* _What this task involves_
Every line of the material is to be repeated exactly as it stands.
____________
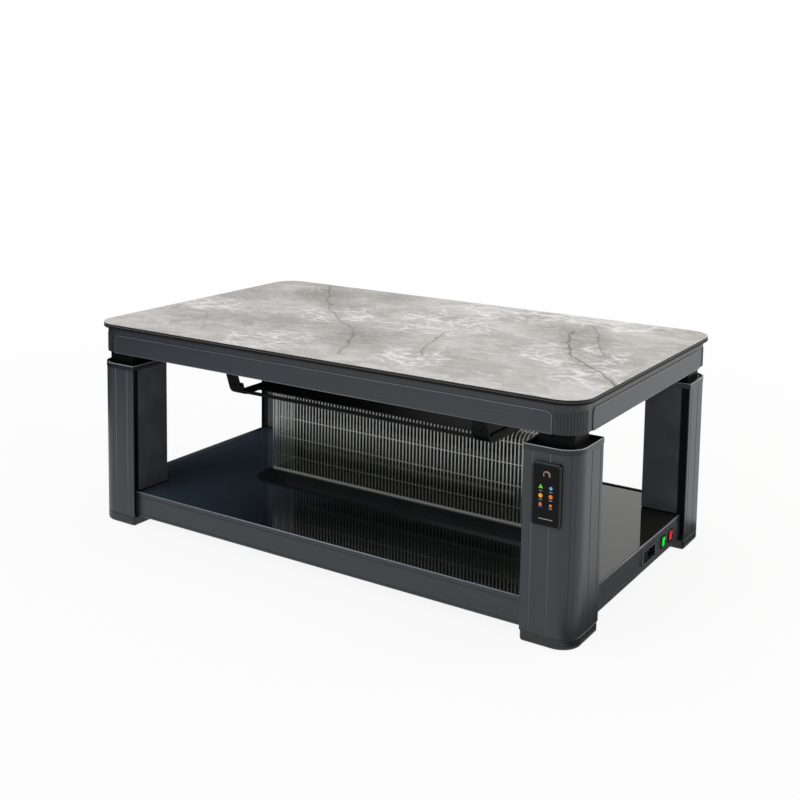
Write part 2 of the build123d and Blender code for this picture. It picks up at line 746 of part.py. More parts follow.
# ---- heater core: a box with a reflector trough in front and behind ----
trough_middle = plinth_top + core_height / 2
trough_length = core_length - 2 * trough_end_wall
trough_floor = core_width / 2 - trough_depth
rod_y = core_width / 2 - trough_depth / 2
rod_length = trough_length + 2 * rod_seat
rod_places = [
    Location((heater_middle_x, side * rod_y, trough_middle + rise), (0, 90, 0))
    for side in (-1, 1)
    for rise in (-rod_rise, rod_rise)
]
with BuildPart() as heater_core:
    with Locations((heater_middle_x, 0, plinth_top)):
        Box(core_length, core_width, core_height, align=upright)
    fillet(heater_core.faces().sort_by(Axis.Z)[-1].edges().filter_by(Axis.X), core_edge_radius)
    with BuildSketch(Plane.YZ.offset(heater_middle_x)):
        for side in (-1, 1):
            with BuildLine():
                Polyline(
                    (side * core_width / 2, trough_middle + trough_height / 2),
                    (side * trough_floor, trough_middle + trough_height / 2 - trough_slope),
                    (side * trough_floor, trough_middle - trough_height / 2 + trough_slope),
                    (side * core_width / 2, trough_middle - trough_height / 2),
                    close=True,
                )
            make_face()
    extrude(amount=trough_length / 2, both=True, mode=Mode.SUBTRACT)
    flange_half = core_width / 2 - core_wall
    web_half = trough_floor - core_wall
    trough_mouth = trough_height / 2 + core_wall
    trough_back = trough_mouth - trough_slope
    hollow_side = [
        (flange_half, plinth_top),
        (flange_half, trough_middle - trough_mouth),
        (web_half, trough_middle - trough_back),
        (web_half, trough_middle + trough_back),
        (flange_half, trough_middle + trough_mouth),
        (flange_half, plinth_top + core_height - core_wall),
    ]
    with BuildSketch(Plane.YZ.offset(heater_middle_x)):
        with BuildLine():
            Polyline(*hollow_side, *[(-y, z) for y, z in reversed(hollow_side)], close=True)
        make_face()
    extrude(amount=core_length / 2 - core_wall, both=True, mode=Mode.SUBTRACT)
    with Locations(*rod_places):
        Cylinder(rod_radius + fit_gap, rod_length, mode=Mode.SUBTRACT)
save(heater_core, "heater_core")

with BuildPart() as heater_rods:
    with Locations(*rod_places):
        Cylinder(rod_radius, rod_length)
save(heater_rods, "heater_rods")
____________
* _Completed exercise_
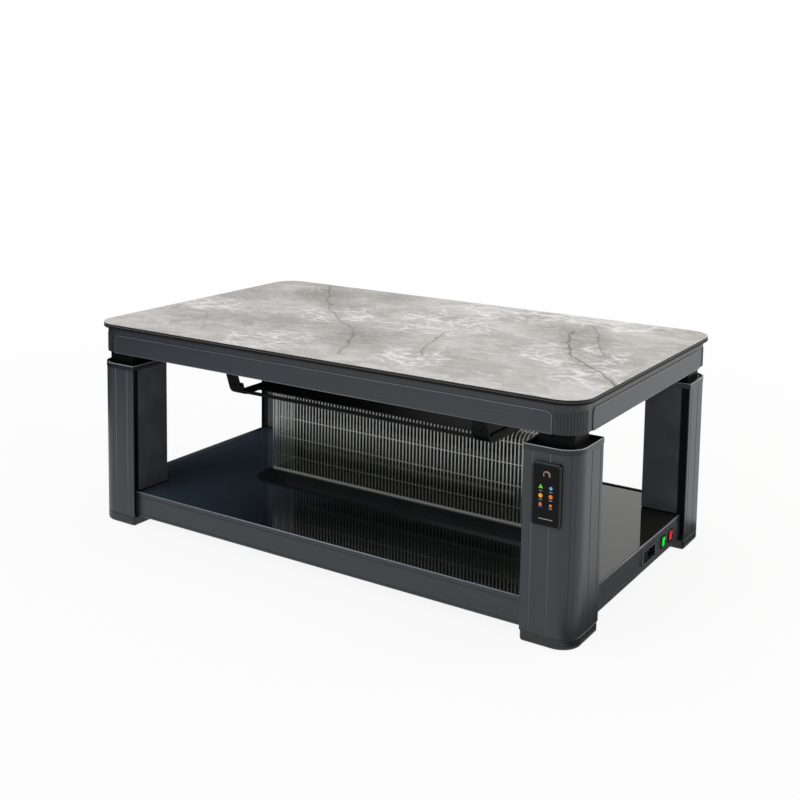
Write part 2 of the build123d and Blender code for this picture. It picks up at line 746 of part.py. More parts follow.
# ---- heater core: a box with a reflector trough in front and behind ----
trough_middle = plinth_top + core_height / 2
trough_length = core_length - 2 * trough_end_wall
trough_floor = core_width / 2 - trough_depth
rod_y = core_width / 2 - trough_depth / 2
rod_length = trough_length + 2 * rod_seat
rod_places = [
    Location((heater_middle_x, side * rod_y, trough_middle + rise), (0, 90, 0))
    for side in (-1, 1)
    for rise in (-rod_rise, rod_rise)
]
with BuildPart() as heater_core:
    with Locations((heater_middle_x, 0, plinth_top)):
        Box(core_length, core_width, core_height, align=upright)
    fillet(heater_core.faces().sort_by(Axis.Z)[-1].edges().filter_by(Axis.X), core_edge_radius)
    with BuildSketch(Plane.YZ.offset(heater_middle_x)):
        for side in (-1, 1):
            with BuildLine():
                Polyline(
                    (side * core_width / 2, trough_middle + trough_height / 2),
                    (side * trough_floor, trough_middle + trough_height / 2 - trough_slope),
                    (side * trough_floor, trough_middle - trough_height / 2 + trough_slope),
                    (side * core_width / 2, trough_middle - trough_height / 2),
                    close=True,
                )
            make_face()
    extrude(amount=trough_length / 2, both=True, mode=Mode.SUBTRACT)
    flange_half = core_width / 2 - core_wall
    web_half = trough_floor - core_wall
    trough_mouth = trough_height / 2 + core_wall
    trough_back = trough_mouth - trough_slope
    hollow_side = [
        (flange_half, plinth_top),
        (flange_half, trough_middle - trough_mouth),
        (web_half, trough_middle - trough_back),
        (web_half, trough_middle + trough_back),
        (flange_half, trough_middle + trough_mouth),
        (flange_half, plinth_top + core_height - core_wall),
    ]
    with BuildSketch(Plane.YZ.offset(heater_middle_x)):
        with BuildLine():
            Polyline(*hollow_side, *[(-y, z) for y, z in reversed(hollow_side)], close=True)
        make_face()
    extrude(amount=core_length / 2 - core_wall, both=True, mode=Mode.SUBTRACT)
    with Locations(*rod_places):
        Cylinder(rod_radius + fit_gap, rod_length, mode=Mode.SUBTRACT)
save(heater_core, "heater_core")

with BuildPart() as heater_rods:
    with Locations(*rod_places):
        Cylinder(rod_radius, rod_length)
save(heater_rods, "heater_rods")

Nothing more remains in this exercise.